Alfonso Ussía

Los eméritos

Si fueran chico y chica serían comparables a Paquirrín y Belén Esteban. No paran de hablar. Apenas dos meses de silencio y salen con la húmeda a cuestas para seguir haciendo daño a las personas buenas e inocentes. Pero son chico y chico, porque de no haber nacido varones no serían obispos de la Iglesia. Los dos, el chico A y el Chico B, obispos eméritos de la misma diócesis, San Sebastián, hoy más aliviada con sus ausencias de los influjos de Lucifer. El primero nació en Hernani de sangre montañesa, Setién, que es apellido muy arraigado en la Montaña de Cantabria, desde Castro Urdiales a Unquera y desde Santander al Valle del Pas. Y el segundo es tío en primer grado de la abogada de Batasuna y ETA, Jone Goricelaya, receptora de la Rosa Blanca de la Paz que le entregó en su día, rodeada de actrices cejeras, Pilar Bardem. Setién habló dos meses atrás y ahora le ha tocado el turno a su sucesor, Uriarte, un obispo que en su misión pastoral en Zamora parecía una buena persona. Los dos tienen a la ETA en el corazón, y lo que es peor, en el alma. Los dos forman parte del conglomerado siniestro del nacionalismo violento. Los dos desprecian sin disimulo a las víctimas del terrorismo, y los dos creen que todo lo que no sea «Bildu» es la extrema derecha. A monseñor Setién se le antojó un insulto aquel maravilloso dibujo de Antonio Mingote, convertido en portada en ABC, en el que una poderosa mano con su dedo índice extendido le señalaba a él, un obispo de la Iglesia, el Quinto Mandamiento entre los nueve restantes de las Tablas de la Ley. Y Uriarte, el sucesor que presumía de ser una esperanza en la normalización de una Iglesia dividida entre hombres de Dios y cómplices sagrados del terrorismo, se encargó con excesiva urgencia de enviar mensajes de amor a los verdugos y de distancia y advertencia a las víctimas. En resumen: «Ustedes han sufrido pero ha llegado la hora de que se callen».

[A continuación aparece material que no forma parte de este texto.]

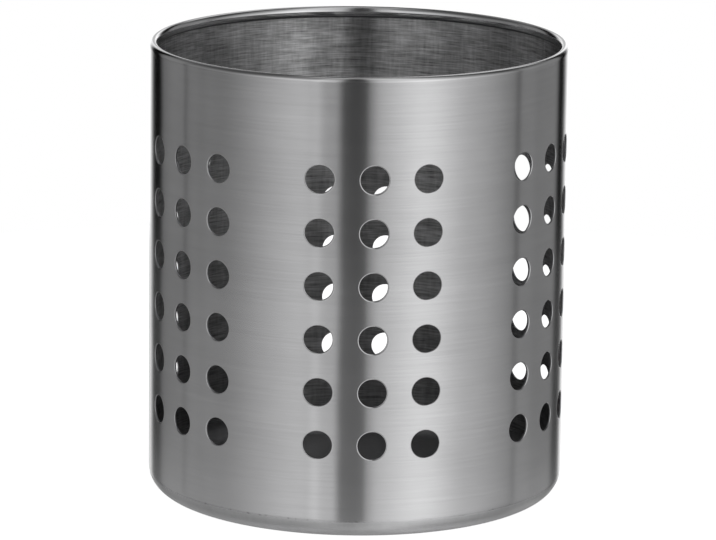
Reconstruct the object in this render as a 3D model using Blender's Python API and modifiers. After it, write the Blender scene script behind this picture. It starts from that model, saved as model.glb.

Con mejores palabras, edulcoradas con una falsa bondad, es lo que ha dicho en su turno de palabra el segundo Obispo emérito de San Sebastián. En menos de dos meses le pasará el relevo a Setién, que será el encargado de abrir aún más la herida y el dolor de los que han sufrido la brutalidad terrorista o han enterrado a sus familiares con una antelación no prevista por la naturaleza. Los eméritos no saben callar. Mandan callar a los demás, pero ellos siguen a lo suyo. A herir, a sangrar, a descuartizar los ánimos de los afligidos, a oponerse a la voz de los sufrientes, a ridiculizar a quienes piden que el asesinato de sus hijos de cinco o siete años no se pague con un poco más de un año de prisión.

En la Ciudad del Vaticano, un Papa espiritual y agotado, intelectual cimero, filósofo, músico, escritor y trabajador sin horas, un Papa que supo establecer sin dificultad el equilibrio entre la fe del carretero y la hondura de sus estudios teológicos, se sintió débil físicamente para seguir siendo el Vicario de Cristo en la Tierra e inesperadamente, dimitió. Y llegó otro Papa, Francisco, en quien tantas esperanzas han depositado los creyentes y millones de agnósticos que no creen en dios, pero si en la bondad del ser humano. Y ese Papa Emérito, que es mucho más que un Obispo Emérito, se levanta, trabaja, escribe, lee, pasea, piensa, reza y vuelve a rezar, y no ha dicho ni una palabra que pueda interferir en la libertad de acción de su sucesor, al que tiene a menos de cincuenta metros de su retiro voluntario, de su silencio prometido.

Y me pregunto. Si el Sabio y Santo Papa Emérito Benedicto XVI resta callado, ¿no hay nadie que haga que esta pareja de gamberros con moaré cierren la boca y recen por sus almas?